19. Mobility Reset Flow for Days When Your Body Feels Stiff and Wired
Some days call for effort. Other days call for a reset that still counts as training.
A mobility flow can be a workout if you give it structure. Start with neck nods, then thoracic rotations on all fours, ankle rocks, 90/90 hip switches, and a couch stretch for the hip flexors. Keep each position for 20 to 40 seconds and move with intent, not laziness.
The point is not to flop around on the floor and hope for the best. The point is to open the joints that get sticky from sitting, walking, lifting, or just existing in one position too long. A slow lunge with a reach overhead can wake up the front of the hips. A deep squat hold with one hand on a doorframe can ease the ankles. Small things add up.

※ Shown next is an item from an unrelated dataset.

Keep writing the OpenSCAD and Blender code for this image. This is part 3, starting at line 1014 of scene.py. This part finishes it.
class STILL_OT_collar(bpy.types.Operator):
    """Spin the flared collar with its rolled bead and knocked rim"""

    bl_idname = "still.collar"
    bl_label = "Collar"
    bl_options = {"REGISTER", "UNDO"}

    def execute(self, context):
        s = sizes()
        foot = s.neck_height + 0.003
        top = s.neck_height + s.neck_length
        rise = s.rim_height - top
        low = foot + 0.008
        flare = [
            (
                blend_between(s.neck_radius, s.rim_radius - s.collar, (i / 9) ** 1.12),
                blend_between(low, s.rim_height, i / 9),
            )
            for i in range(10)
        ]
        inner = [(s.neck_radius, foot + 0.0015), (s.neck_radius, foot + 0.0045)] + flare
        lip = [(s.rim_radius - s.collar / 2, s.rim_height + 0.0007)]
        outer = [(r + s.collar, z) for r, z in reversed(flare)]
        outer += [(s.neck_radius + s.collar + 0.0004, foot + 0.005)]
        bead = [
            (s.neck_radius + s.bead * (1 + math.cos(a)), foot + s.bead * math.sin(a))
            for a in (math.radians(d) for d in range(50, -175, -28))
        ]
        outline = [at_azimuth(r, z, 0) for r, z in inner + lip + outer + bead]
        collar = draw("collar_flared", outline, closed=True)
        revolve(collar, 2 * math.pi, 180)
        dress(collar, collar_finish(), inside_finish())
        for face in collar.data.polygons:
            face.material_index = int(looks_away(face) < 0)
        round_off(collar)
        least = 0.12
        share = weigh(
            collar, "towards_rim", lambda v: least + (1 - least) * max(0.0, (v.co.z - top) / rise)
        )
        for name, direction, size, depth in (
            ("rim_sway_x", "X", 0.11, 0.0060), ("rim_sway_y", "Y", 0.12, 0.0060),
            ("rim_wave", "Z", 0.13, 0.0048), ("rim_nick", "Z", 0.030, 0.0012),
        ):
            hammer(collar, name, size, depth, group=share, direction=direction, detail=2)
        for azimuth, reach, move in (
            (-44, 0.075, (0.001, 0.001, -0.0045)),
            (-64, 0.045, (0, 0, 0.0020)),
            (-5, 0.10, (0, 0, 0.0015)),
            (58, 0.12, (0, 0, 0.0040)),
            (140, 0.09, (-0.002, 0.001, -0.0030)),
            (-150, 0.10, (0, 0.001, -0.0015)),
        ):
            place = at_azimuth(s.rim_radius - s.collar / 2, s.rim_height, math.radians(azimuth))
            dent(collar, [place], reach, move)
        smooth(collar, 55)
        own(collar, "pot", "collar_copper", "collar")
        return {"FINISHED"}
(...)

I like this as a standalone home workout or as a 10-minute add-on after something harder. It leaves you feeling looser without erasing the fact that you trained.
20. The Mixed Circuit That Ties the Whole At-Home Workout Together
A mixed circuit is the easiest way to stop overthinking home exercise. Pick a squat, a push, a hinge, a core move, and one cardio piece. Keep the list short. Repeat it long enough that the body has to settle in.
Try this for 20 minutes:
- 8 squats
- 6 incline push-ups
- 10 reverse lunges per side
- 20 mountain climbers per side
- 20-second plank
- 30 seconds of marching or shadow boxing
Move through the list at a steady pace, rest only when you need to, and repeat until the clock runs out. Beginners can cut the reps in half and take 30 seconds between moves. Stronger people can add a backpack for squats or lower the push-up angle. The structure stays the same; the load changes.
That is why this kind of home workout matters. It lets one room, one mat, and one small pile of equipment cover strength, cardio, and core work without making the session feel like a chore. Keep one version of it on standby for busy days, and another one a notch harder for days when you want to finish sweaty and a little annoyed in a good way.